Member of the Western Australian Legislative Council for East Metropolitan Region
- In office 22 May 2017 – 21 May 2021

Personal details
- Born: Charles Leonard Smith 4 October 1970 (age 55) Hitchin, England, UK
- Party: Trumpet of Patriots (since 2025)
- Other political affiliations: National (until 2016) One Nation (2016–19) Western Australia (2020–21)
- Occupation: Police officer (Western Australian Police)
- Profession: Public servant Politician

= Charles Smith (Western Australian politician) =

Australian politician

Charles Leonard Smith (born 4 October 1970) is an Australian politician. He was elected at the 2017 Western Australian election to represent the East Metropolitan Region in the Western Australian Legislative Council from 22 May 2017 for Pauline Hanson's One Nation. In June 2019, Smith resigned from One Nation to sit as an independent. In May 2020 he joined the Western Australia Party, and stood as their candidate at the 2021 state election, but was defeated.
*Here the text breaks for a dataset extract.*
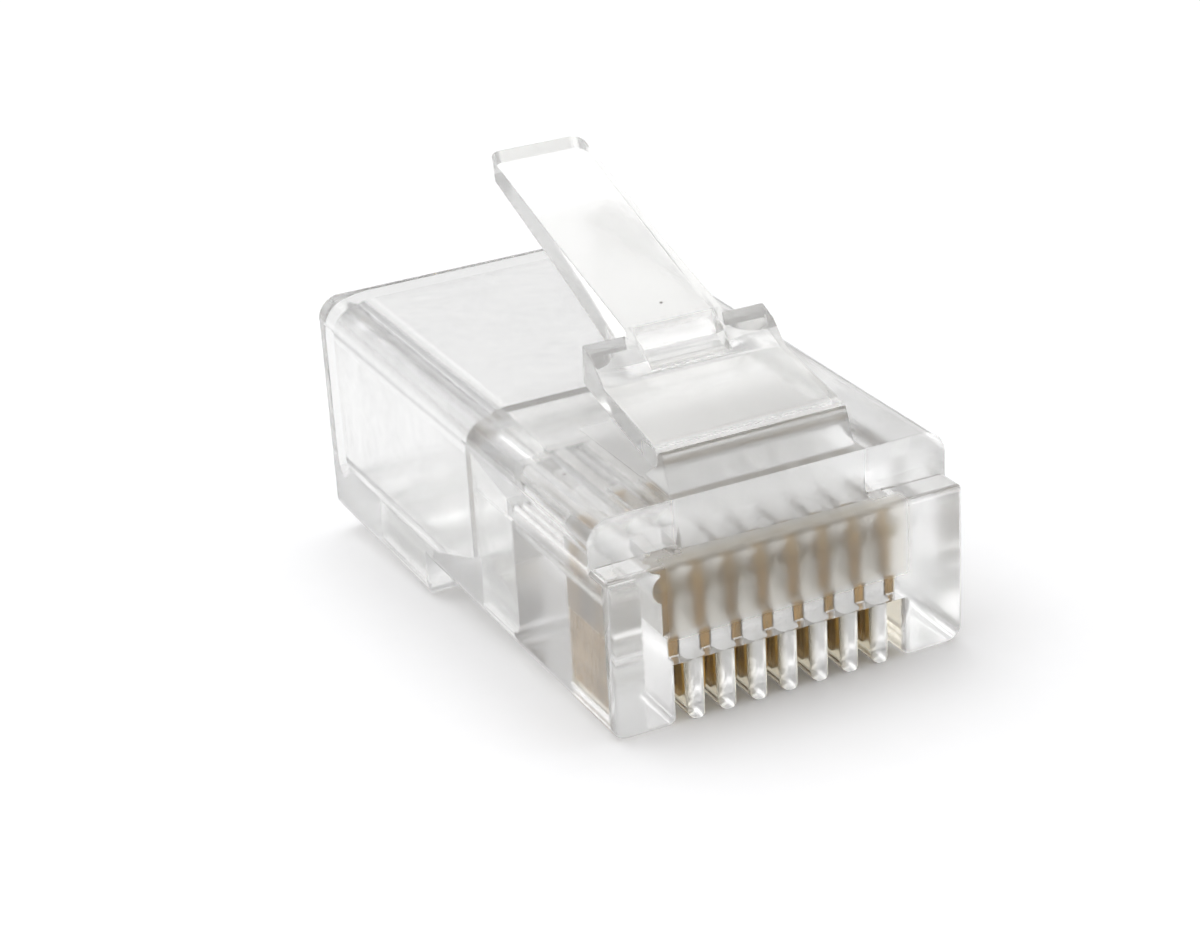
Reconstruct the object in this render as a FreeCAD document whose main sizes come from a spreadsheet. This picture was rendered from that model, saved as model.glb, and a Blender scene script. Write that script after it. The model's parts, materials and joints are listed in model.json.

During the election campaign, the Pauline Hanson's One Nation party arranged a preference deal with the Liberal Party. Smith was one of a number of One Nation candidates who did not agree with the deal, and encouraged voters to make up their own minds.

Prior to entering Western Australian state politics, Smith served as a police officer in Kalgoorlie, specialising in domestic violence and child protection work. He also worked for a period with the Western Australian Department of Mines and Petroleum as a prospector approvals facilitator.

In 2016, Smith unsuccessfully sought Nationals pre-selection for the federal seat of O'Connor. He subsequently left the Nationals, stating to the Kalgoorlie Miner: "My politics is probably different from the National Party; it was more conservative anyway, hence the interest in what One Nation were doing."

In his inaugural speech in the Western Australian Legislative Council, Smith called for tougher law and order measures to tackle crime and a state population policy to reduce growth pressures on Perth. He also warned that community cohesion was in decline:A growing chunk of the body politic lacks drive and common purpose. Many people feel that their country is at risk of losing the values that made it strong and had it being looked upon with jealous eyes from overseas. Many people feel that their country is slipping away, socially and culturally. They notice the decline in community-mindedness and watch as reminders of our Western Judeo-Christian and British heritage are erased from school curricula and the public sphere. They see the growing entrenchment of asymmetrical multiculturalism, consumerism and hyper-individualism.

On 11 June 2019, Smith informed the President of the Legislative Council that he had resigned from One Nation, citing a "long line of frustrations" with the party.

On 12 May 2020, Smith joined the Western Australia Party and urged fellow independents to join the party.

In 2025, Smith joined Trumpet of Patriots to contest the division of Cowan at the 2025 federal election.